DIRECTIONS FOR THIS TASK: Repeat all of the data precisely.

↓

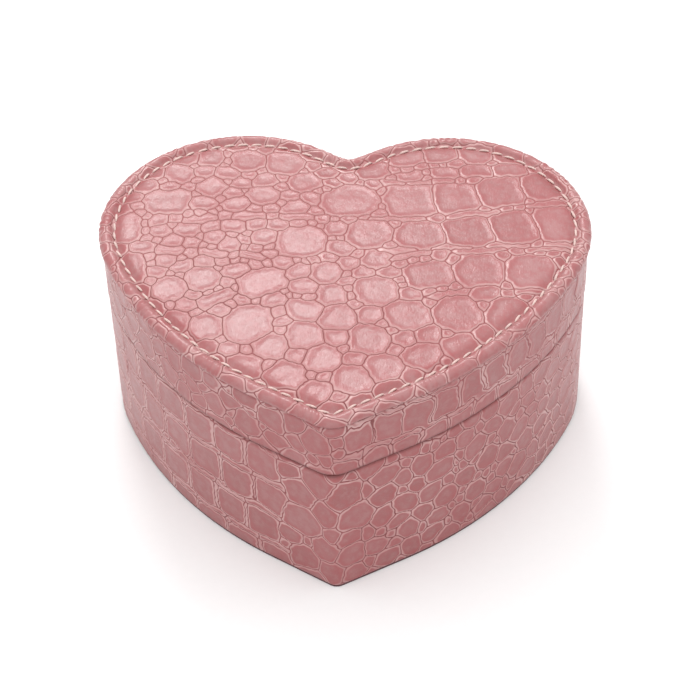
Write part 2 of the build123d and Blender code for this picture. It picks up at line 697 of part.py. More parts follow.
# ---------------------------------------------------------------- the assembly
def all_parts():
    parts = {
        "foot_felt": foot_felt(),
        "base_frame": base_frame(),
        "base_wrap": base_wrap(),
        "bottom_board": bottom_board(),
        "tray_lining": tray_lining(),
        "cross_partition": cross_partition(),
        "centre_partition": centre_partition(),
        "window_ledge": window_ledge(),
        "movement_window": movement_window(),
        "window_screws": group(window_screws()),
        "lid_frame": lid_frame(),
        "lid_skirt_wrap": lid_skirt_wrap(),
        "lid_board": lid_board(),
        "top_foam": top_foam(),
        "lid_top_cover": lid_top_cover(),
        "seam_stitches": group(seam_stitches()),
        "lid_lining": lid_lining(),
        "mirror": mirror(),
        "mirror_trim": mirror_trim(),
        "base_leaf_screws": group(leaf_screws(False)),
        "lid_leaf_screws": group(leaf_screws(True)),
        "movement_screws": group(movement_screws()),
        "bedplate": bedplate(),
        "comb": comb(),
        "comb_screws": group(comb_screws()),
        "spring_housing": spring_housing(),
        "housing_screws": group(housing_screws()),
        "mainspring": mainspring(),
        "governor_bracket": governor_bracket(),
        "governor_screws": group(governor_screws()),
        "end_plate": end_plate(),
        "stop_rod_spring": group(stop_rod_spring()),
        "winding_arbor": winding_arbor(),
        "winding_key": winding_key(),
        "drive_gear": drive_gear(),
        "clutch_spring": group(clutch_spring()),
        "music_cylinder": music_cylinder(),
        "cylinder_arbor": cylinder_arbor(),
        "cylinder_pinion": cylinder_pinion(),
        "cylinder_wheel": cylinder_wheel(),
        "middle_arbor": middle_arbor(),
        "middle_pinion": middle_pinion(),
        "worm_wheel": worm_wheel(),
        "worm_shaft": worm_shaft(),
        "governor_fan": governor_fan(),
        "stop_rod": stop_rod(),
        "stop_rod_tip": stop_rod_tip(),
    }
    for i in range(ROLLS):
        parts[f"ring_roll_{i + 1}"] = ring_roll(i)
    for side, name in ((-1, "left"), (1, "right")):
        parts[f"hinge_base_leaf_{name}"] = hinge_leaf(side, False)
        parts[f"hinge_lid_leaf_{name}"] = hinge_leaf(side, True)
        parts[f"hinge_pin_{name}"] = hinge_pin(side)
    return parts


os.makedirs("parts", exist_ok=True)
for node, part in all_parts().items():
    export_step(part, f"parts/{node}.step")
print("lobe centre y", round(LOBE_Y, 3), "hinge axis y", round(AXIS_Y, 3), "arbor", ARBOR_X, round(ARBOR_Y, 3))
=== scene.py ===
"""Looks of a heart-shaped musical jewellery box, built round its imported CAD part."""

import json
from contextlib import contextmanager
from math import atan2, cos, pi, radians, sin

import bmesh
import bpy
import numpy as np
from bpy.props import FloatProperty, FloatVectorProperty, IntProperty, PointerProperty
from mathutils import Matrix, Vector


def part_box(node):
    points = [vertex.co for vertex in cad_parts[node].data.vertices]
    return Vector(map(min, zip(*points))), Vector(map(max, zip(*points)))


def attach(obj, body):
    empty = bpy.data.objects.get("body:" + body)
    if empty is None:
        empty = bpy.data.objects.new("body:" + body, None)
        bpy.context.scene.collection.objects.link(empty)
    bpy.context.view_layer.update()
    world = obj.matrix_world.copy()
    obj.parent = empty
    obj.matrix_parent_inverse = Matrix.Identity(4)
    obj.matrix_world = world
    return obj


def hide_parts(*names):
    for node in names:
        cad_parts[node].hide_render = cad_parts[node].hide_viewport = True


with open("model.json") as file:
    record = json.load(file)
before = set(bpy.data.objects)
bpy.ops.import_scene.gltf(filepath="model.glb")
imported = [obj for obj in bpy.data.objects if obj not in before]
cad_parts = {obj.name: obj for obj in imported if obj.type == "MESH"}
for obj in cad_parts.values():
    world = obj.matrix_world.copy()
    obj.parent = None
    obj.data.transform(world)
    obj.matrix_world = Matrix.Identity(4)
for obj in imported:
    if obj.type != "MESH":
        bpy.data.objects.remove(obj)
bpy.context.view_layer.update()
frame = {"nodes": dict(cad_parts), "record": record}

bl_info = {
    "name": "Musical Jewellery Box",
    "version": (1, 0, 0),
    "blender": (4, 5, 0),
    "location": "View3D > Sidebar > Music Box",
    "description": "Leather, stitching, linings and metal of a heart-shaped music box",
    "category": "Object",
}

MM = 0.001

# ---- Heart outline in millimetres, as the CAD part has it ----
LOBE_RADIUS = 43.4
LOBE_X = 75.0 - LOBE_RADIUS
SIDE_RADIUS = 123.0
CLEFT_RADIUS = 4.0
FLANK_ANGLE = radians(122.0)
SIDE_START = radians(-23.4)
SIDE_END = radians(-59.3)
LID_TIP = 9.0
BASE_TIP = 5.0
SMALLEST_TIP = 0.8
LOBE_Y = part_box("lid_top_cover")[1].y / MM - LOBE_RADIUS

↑

FINAL RESULT:
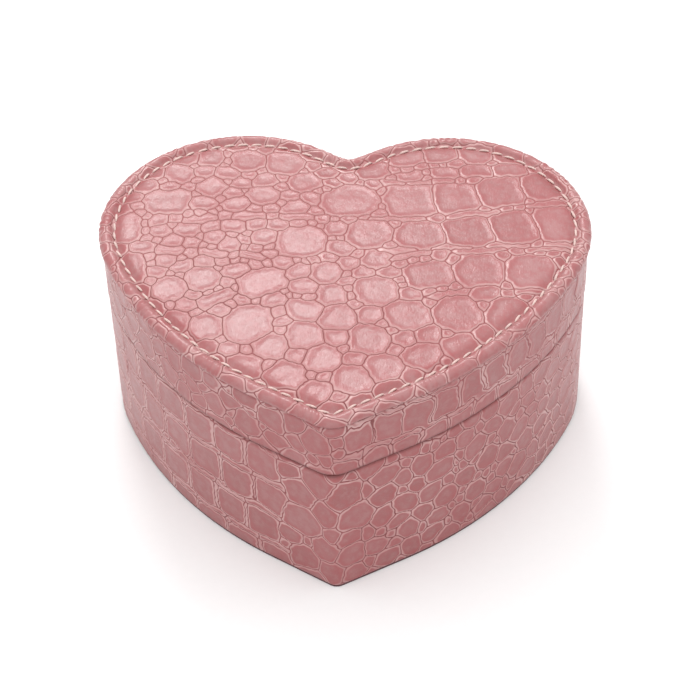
Write part 2 of the build123d and Blender code for this picture. It picks up at line 697 of part.py. More parts follow.
# ---------------------------------------------------------------- the assembly
def all_parts():
    parts = {
        "foot_felt": foot_felt(),
        "base_frame": base_frame(),
        "base_wrap": base_wrap(),
        "bottom_board": bottom_board(),
        "tray_lining": tray_lining(),
        "cross_partition": cross_partition(),
        "centre_partition": centre_partition(),
        "window_ledge": window_ledge(),
        "movement_window": movement_window(),
        "window_screws": group(window_screws()),
        "lid_frame": lid_frame(),
        "lid_skirt_wrap": lid_skirt_wrap(),
        "lid_board": lid_board(),
        "top_foam": top_foam(),
        "lid_top_cover": lid_top_cover(),
        "seam_stitches": group(seam_stitches()),
        "lid_lining": lid_lining(),
        "mirror": mirror(),
        "mirror_trim": mirror_trim(),
        "base_leaf_screws": group(leaf_screws(False)),
        "lid_leaf_screws": group(leaf_screws(True)),
        "movement_screws": group(movement_screws()),
        "bedplate": bedplate(),
        "comb": comb(),
        "comb_screws": group(comb_screws()),
        "spring_housing": spring_housing(),
        "housing_screws": group(housing_screws()),
        "mainspring": mainspring(),
        "governor_bracket": governor_bracket(),
        "governor_screws": group(governor_screws()),
        "end_plate": end_plate(),
        "stop_rod_spring": group(stop_rod_spring()),
        "winding_arbor": winding_arbor(),
        "winding_key": winding_key(),
        "drive_gear": drive_gear(),
        "clutch_spring": group(clutch_spring()),
        "music_cylinder": music_cylinder(),
        "cylinder_arbor": cylinder_arbor(),
        "cylinder_pinion": cylinder_pinion(),
        "cylinder_wheel": cylinder_wheel(),
        "middle_arbor": middle_arbor(),
        "middle_pinion": middle_pinion(),
        "worm_wheel": worm_wheel(),
        "worm_shaft": worm_shaft(),
        "governor_fan": governor_fan(),
        "stop_rod": stop_rod(),
        "stop_rod_tip": stop_rod_tip(),
    }
    for i in range(ROLLS):
        parts[f"ring_roll_{i + 1}"] = ring_roll(i)
    for side, name in ((-1, "left"), (1, "right")):
        parts[f"hinge_base_leaf_{name}"] = hinge_leaf(side, False)
        parts[f"hinge_lid_leaf_{name}"] = hinge_leaf(side, True)
        parts[f"hinge_pin_{name}"] = hinge_pin(side)
    return parts


os.makedirs("parts", exist_ok=True)
for node, part in all_parts().items():
    export_step(part, f"parts/{node}.step")
print("lobe centre y", round(LOBE_Y, 3), "hinge axis y", round(AXIS_Y, 3), "arbor", ARBOR_X, round(ARBOR_Y, 3))
=== scene.py ===
"""Looks of a heart-shaped musical jewellery box, built round its imported CAD part."""

import json
from contextlib import contextmanager
from math import atan2, cos, pi, radians, sin

import bmesh
import bpy
import numpy as np
from bpy.props import FloatProperty, FloatVectorProperty, IntProperty, PointerProperty
from mathutils import Matrix, Vector


def part_box(node):
    points = [vertex.co for vertex in cad_parts[node].data.vertices]
    return Vector(map(min, zip(*points))), Vector(map(max, zip(*points)))


def attach(obj, body):
    empty = bpy.data.objects.get("body:" + body)
    if empty is None:
        empty = bpy.data.objects.new("body:" + body, None)
        bpy.context.scene.collection.objects.link(empty)
    bpy.context.view_layer.update()
    world = obj.matrix_world.copy()
    obj.parent = empty
    obj.matrix_parent_inverse = Matrix.Identity(4)
    obj.matrix_world = world
    return obj


def hide_parts(*names):
    for node in names:
        cad_parts[node].hide_render = cad_parts[node].hide_viewport = True


with open("model.json") as file:
    record = json.load(file)
before = set(bpy.data.objects)
bpy.ops.import_scene.gltf(filepath="model.glb")
imported = [obj for obj in bpy.data.objects if obj not in before]
cad_parts = {obj.name: obj for obj in imported if obj.type == "MESH"}
for obj in cad_parts.values():
    world = obj.matrix_world.copy()
    obj.parent = None
    obj.data.transform(world)
    obj.matrix_world = Matrix.Identity(4)
for obj in imported:
    if obj.type != "MESH":
        bpy.data.objects.remove(obj)
bpy.context.view_layer.update()
frame = {"nodes": dict(cad_parts), "record": record}

bl_info = {
    "name": "Musical Jewellery Box",
    "version": (1, 0, 0),
    "blender": (4, 5, 0),
    "location": "View3D > Sidebar > Music Box",
    "description": "Leather, stitching, linings and metal of a heart-shaped music box",
    "category": "Object",
}

MM = 0.001

# ---- Heart outline in millimetres, as the CAD part has it ----
LOBE_RADIUS = 43.4
LOBE_X = 75.0 - LOBE_RADIUS
SIDE_RADIUS = 123.0
CLEFT_RADIUS = 4.0
FLANK_ANGLE = radians(122.0)
SIDE_START = radians(-23.4)
SIDE_END = radians(-59.3)
LID_TIP = 9.0
BASE_TIP = 5.0
SMALLEST_TIP = 0.8
LOBE_Y = part_box("lid_top_cover")[1].y / MM - LOBE_RADIUS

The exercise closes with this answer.